--- START INFORMATION PROVIDED ---
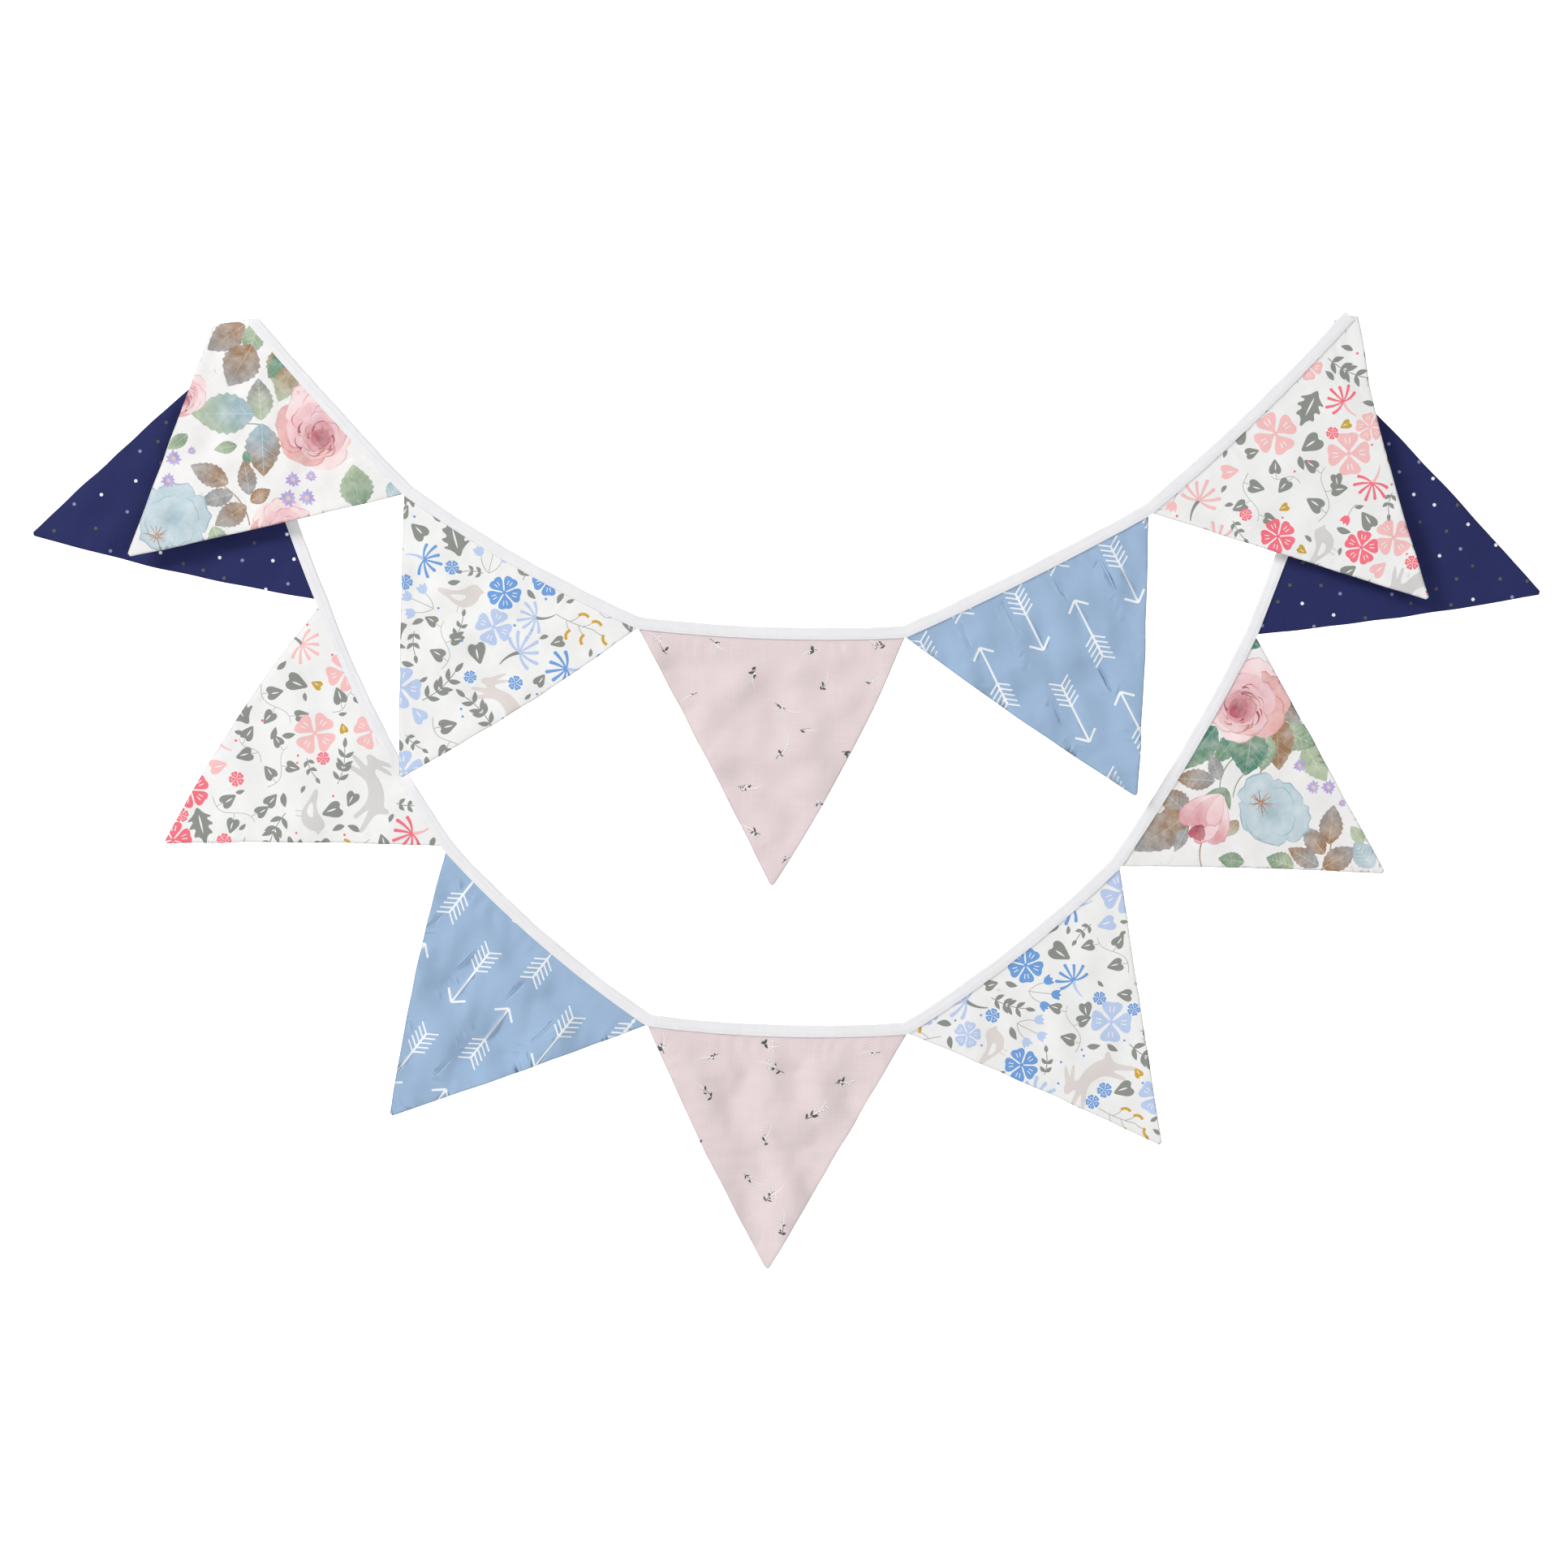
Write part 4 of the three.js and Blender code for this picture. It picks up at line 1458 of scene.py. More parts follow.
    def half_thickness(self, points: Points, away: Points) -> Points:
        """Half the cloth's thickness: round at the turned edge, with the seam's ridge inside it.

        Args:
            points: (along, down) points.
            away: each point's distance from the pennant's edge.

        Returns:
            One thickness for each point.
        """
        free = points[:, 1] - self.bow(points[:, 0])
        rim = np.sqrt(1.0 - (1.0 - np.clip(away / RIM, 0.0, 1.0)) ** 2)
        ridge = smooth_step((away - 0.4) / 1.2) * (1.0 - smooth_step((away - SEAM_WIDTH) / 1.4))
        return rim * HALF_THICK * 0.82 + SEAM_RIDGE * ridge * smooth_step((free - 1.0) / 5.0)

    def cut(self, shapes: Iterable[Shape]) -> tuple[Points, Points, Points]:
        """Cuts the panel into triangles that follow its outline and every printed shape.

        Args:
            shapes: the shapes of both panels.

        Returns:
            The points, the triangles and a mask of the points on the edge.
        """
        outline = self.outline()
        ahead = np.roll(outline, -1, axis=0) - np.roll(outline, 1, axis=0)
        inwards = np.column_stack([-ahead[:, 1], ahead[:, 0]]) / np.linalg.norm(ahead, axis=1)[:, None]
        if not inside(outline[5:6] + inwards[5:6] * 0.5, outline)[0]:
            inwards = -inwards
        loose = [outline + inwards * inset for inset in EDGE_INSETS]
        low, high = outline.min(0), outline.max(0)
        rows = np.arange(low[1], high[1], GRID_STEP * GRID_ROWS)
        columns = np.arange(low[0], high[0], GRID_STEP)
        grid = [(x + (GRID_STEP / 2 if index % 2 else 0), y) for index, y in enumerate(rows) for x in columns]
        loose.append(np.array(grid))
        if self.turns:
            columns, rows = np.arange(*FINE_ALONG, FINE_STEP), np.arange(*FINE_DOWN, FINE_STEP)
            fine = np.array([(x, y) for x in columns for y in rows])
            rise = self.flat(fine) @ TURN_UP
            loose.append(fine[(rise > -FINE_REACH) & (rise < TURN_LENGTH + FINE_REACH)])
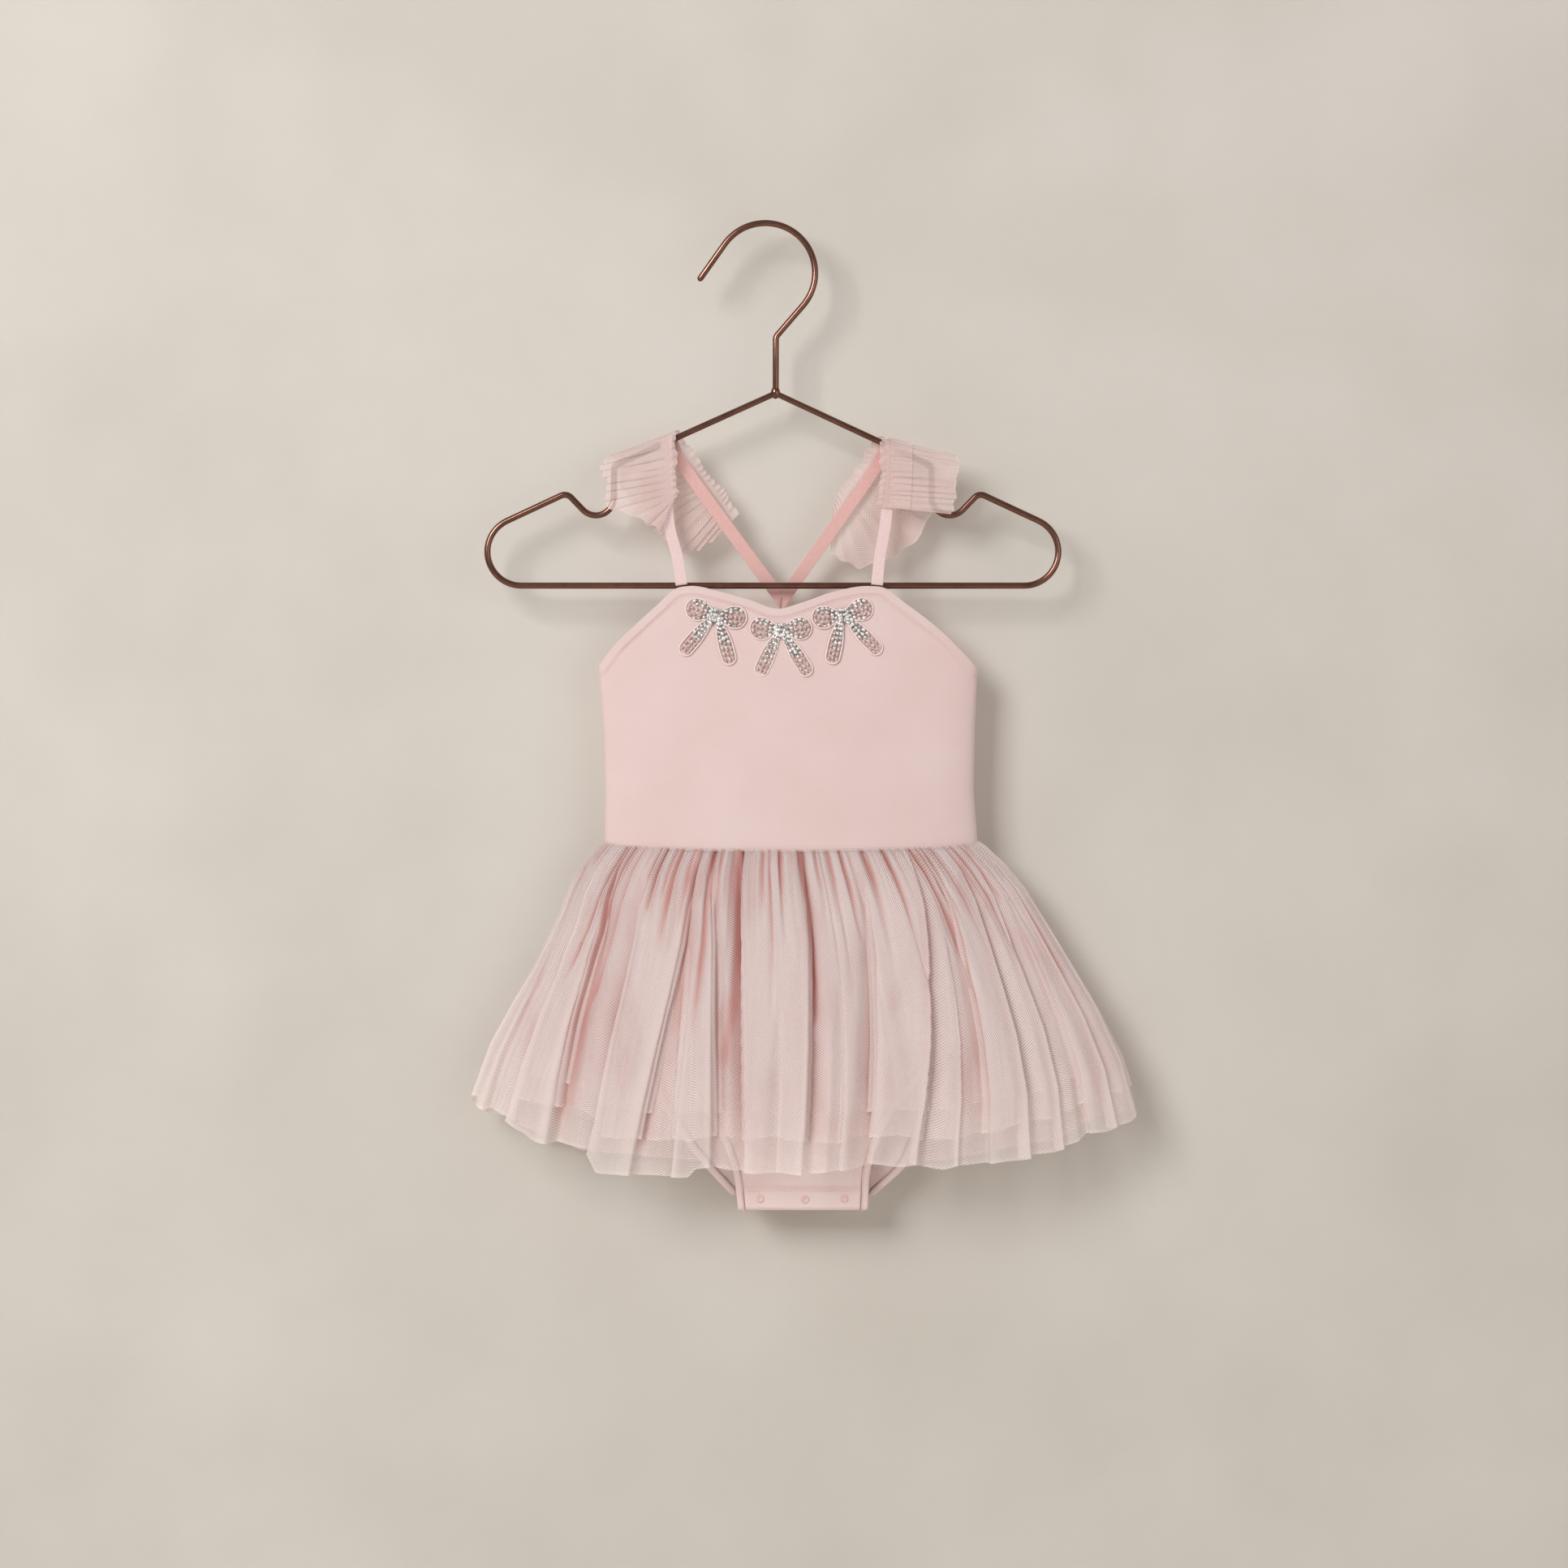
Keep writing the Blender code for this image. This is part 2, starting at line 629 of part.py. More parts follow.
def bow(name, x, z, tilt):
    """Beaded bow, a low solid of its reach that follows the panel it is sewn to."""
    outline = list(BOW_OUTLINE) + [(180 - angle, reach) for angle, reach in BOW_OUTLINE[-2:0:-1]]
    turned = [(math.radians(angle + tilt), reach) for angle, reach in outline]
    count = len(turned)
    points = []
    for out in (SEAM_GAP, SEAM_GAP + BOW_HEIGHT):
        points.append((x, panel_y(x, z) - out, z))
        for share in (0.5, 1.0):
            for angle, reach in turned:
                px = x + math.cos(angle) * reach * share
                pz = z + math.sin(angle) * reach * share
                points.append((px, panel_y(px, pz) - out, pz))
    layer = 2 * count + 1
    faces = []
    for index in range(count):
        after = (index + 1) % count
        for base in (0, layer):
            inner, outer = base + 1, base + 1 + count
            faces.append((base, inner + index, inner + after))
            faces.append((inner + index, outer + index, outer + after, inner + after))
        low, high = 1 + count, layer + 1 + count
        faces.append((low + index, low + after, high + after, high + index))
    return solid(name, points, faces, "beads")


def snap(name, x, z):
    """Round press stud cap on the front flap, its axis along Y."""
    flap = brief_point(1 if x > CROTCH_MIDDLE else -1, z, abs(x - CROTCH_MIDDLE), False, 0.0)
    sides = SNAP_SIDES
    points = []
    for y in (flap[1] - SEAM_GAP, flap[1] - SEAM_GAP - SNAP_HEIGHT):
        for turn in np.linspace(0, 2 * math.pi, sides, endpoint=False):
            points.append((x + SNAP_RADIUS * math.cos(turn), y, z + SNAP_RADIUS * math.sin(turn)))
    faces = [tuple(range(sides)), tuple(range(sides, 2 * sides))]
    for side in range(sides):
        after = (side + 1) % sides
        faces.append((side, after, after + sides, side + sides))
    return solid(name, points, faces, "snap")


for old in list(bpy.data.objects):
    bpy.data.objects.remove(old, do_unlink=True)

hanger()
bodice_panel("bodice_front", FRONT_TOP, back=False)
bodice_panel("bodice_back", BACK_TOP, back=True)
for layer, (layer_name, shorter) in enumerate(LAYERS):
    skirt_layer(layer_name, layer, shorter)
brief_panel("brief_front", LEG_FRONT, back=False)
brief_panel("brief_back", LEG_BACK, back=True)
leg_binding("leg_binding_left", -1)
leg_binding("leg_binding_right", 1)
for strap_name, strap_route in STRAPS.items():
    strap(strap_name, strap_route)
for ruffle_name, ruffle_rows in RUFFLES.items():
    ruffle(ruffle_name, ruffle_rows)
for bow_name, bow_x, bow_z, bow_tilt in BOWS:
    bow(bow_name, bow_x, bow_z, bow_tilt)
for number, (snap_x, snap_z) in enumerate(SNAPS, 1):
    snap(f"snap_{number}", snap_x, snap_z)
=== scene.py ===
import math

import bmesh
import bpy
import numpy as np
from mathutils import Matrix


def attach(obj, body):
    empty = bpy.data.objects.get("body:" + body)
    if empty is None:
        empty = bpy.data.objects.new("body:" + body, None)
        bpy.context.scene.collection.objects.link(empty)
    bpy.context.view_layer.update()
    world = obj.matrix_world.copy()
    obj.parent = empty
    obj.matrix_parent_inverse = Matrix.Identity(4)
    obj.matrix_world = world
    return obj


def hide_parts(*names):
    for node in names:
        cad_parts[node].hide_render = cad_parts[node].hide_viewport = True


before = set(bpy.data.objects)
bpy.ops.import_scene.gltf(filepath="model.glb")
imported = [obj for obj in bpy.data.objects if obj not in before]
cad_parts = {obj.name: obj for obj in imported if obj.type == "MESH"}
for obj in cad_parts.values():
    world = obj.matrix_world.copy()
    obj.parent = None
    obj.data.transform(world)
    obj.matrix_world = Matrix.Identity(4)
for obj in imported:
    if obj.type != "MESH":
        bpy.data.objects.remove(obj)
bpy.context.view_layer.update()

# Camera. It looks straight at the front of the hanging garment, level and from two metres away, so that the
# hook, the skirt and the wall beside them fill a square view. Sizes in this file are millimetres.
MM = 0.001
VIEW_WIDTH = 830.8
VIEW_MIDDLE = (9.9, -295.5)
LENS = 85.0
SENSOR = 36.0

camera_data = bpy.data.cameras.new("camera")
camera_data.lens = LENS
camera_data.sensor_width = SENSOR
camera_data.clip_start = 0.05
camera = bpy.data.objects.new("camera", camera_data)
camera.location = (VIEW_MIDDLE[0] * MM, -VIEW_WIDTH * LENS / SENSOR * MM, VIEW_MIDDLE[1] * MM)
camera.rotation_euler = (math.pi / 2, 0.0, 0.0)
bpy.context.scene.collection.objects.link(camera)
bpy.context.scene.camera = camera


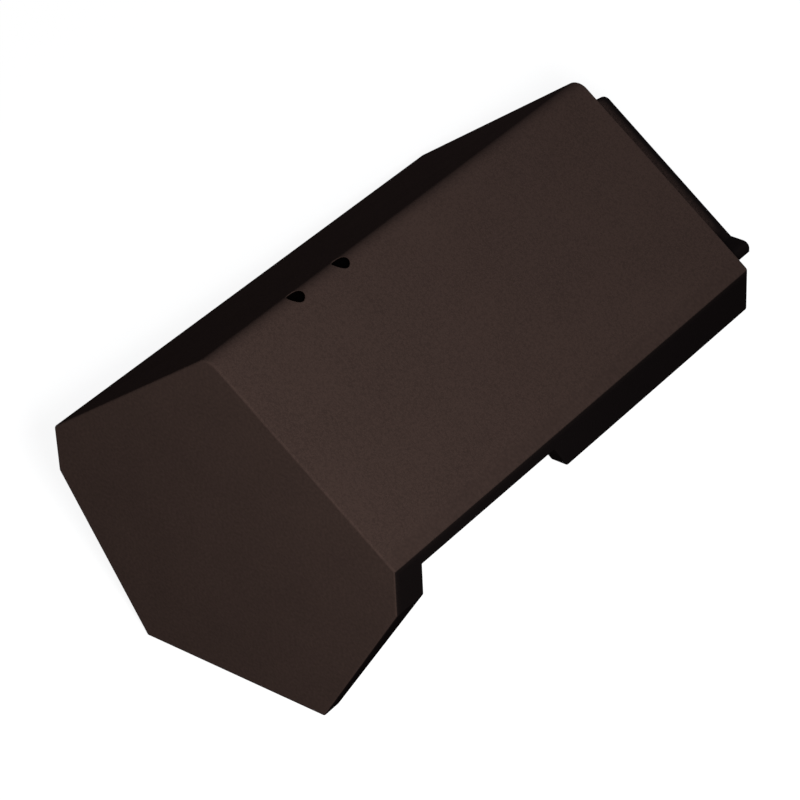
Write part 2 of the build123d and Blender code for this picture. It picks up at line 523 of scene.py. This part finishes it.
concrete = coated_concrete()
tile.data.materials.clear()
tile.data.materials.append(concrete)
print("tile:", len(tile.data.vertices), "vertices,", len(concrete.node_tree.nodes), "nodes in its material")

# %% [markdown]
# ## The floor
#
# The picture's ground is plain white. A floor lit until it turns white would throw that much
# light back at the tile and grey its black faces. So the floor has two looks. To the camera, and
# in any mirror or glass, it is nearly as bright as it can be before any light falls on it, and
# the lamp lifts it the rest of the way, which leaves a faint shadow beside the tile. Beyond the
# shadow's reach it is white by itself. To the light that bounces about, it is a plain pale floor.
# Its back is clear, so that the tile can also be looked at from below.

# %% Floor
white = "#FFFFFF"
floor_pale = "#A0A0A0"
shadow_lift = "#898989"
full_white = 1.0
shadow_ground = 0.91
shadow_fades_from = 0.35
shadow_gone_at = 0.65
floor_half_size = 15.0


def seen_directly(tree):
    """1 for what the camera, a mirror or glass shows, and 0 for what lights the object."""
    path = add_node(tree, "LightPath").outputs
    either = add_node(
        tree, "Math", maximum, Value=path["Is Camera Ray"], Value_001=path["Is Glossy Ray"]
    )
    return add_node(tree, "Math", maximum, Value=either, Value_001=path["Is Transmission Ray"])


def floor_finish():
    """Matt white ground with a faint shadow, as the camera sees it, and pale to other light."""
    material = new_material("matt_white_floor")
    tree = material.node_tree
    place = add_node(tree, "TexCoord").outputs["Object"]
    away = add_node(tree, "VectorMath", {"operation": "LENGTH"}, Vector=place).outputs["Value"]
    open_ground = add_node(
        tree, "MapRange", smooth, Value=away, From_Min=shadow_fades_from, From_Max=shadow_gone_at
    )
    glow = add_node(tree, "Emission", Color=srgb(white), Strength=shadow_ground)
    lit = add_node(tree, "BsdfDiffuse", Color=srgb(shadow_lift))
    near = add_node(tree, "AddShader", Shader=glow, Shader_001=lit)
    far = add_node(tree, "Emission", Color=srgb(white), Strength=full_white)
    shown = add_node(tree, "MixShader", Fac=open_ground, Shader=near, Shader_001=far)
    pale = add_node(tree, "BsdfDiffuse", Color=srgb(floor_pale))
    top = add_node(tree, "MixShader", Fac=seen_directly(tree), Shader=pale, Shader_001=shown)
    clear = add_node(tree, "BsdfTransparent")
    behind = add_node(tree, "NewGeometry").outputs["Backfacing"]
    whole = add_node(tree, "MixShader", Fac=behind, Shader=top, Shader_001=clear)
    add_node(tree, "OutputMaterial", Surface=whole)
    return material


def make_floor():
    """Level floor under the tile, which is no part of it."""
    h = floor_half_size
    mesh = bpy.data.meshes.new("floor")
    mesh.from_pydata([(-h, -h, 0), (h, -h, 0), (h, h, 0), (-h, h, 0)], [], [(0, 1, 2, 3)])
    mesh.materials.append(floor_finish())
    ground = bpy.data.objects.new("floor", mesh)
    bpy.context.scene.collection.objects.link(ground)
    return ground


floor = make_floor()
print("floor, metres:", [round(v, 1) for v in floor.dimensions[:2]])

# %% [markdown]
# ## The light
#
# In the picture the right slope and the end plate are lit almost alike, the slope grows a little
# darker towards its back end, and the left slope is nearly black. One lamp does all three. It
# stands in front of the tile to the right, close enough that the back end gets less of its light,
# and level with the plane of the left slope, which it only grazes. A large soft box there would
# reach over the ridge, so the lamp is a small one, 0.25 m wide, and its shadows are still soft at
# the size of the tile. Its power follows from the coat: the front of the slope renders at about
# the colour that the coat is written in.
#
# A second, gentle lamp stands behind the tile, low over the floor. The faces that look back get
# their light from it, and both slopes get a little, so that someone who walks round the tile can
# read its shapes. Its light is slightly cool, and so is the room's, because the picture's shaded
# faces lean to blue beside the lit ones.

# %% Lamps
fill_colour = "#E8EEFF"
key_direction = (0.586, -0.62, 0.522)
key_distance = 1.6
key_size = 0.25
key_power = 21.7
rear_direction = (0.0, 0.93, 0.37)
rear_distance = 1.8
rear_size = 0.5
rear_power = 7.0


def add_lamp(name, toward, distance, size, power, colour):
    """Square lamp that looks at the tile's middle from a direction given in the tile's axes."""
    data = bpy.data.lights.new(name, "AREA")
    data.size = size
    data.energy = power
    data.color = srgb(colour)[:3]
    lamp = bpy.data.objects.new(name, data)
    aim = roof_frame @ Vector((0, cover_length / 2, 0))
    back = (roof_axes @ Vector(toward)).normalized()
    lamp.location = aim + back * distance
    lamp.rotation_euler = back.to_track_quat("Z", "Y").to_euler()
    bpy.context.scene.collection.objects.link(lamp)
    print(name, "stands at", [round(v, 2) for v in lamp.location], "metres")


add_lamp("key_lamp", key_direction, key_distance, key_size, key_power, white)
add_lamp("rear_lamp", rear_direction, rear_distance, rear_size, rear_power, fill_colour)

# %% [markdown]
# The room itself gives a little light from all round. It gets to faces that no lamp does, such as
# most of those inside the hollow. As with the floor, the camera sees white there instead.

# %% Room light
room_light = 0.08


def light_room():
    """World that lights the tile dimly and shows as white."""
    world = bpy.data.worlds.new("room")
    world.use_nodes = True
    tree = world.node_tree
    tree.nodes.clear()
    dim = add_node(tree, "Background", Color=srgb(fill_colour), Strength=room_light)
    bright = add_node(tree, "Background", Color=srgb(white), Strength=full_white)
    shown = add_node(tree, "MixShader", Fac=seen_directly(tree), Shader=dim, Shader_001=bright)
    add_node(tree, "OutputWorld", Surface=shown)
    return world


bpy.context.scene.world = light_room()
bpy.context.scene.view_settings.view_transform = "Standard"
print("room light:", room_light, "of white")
--- END INFORMATION PROVIDED ---
■ THE PROBLEM: Copy exactly, and only, the lines from the one containing "faces.append((side, after, after" through the one containing "obj.parent = None".

■ RESULT FOR THIS EXERCISE:
        faces.append((side, after, after + sides, side + sides))
    return solid(name, points, faces, "snap")


for old in list(bpy.data.objects):
    bpy.data.objects.remove(old, do_unlink=True)

hanger()
bodice_panel("bodice_front", FRONT_TOP, back=False)
bodice_panel("bodice_back", BACK_TOP, back=True)
for layer, (layer_name, shorter) in enumerate(LAYERS):
    skirt_layer(layer_name, layer, shorter)
brief_panel("brief_front", LEG_FRONT, back=False)
brief_panel("brief_back", LEG_BACK, back=True)
leg_binding("leg_binding_left", -1)
leg_binding("leg_binding_right", 1)
for strap_name, strap_route in STRAPS.items():
    strap(strap_name, strap_route)
for ruffle_name, ruffle_rows in RUFFLES.items():
    ruffle(ruffle_name, ruffle_rows)
for bow_name, bow_x, bow_z, bow_tilt in BOWS:
    bow(bow_name, bow_x, bow_z, bow_tilt)
for number, (snap_x, snap_z) in enumerate(SNAPS, 1):
    snap(f"snap_{number}", snap_x, snap_z)
=== scene.py ===
import math

import bmesh
import bpy
import numpy as np
from mathutils import Matrix


def attach(obj, body):
    empty = bpy.data.objects.get("body:" + body)
    if empty is None:
        empty = bpy.data.objects.new("body:" + body, None)
        bpy.context.scene.collection.objects.link(empty)
    bpy.context.view_layer.update()
    world = obj.matrix_world.copy()
    obj.parent = empty
    obj.matrix_parent_inverse = Matrix.Identity(4)
    obj.matrix_world = world
    return obj


def hide_parts(*names):
    for node in names:
        cad_parts[node].hide_render = cad_parts[node].hide_viewport = True


before = set(bpy.data.objects)
bpy.ops.import_scene.gltf(filepath="model.glb")
imported = [obj for obj in bpy.data.objects if obj not in before]
cad_parts = {obj.name: obj for obj in imported if obj.type == "MESH"}
for obj in cad_parts.values():
    world = obj.matrix_world.copy()
    obj.parent = None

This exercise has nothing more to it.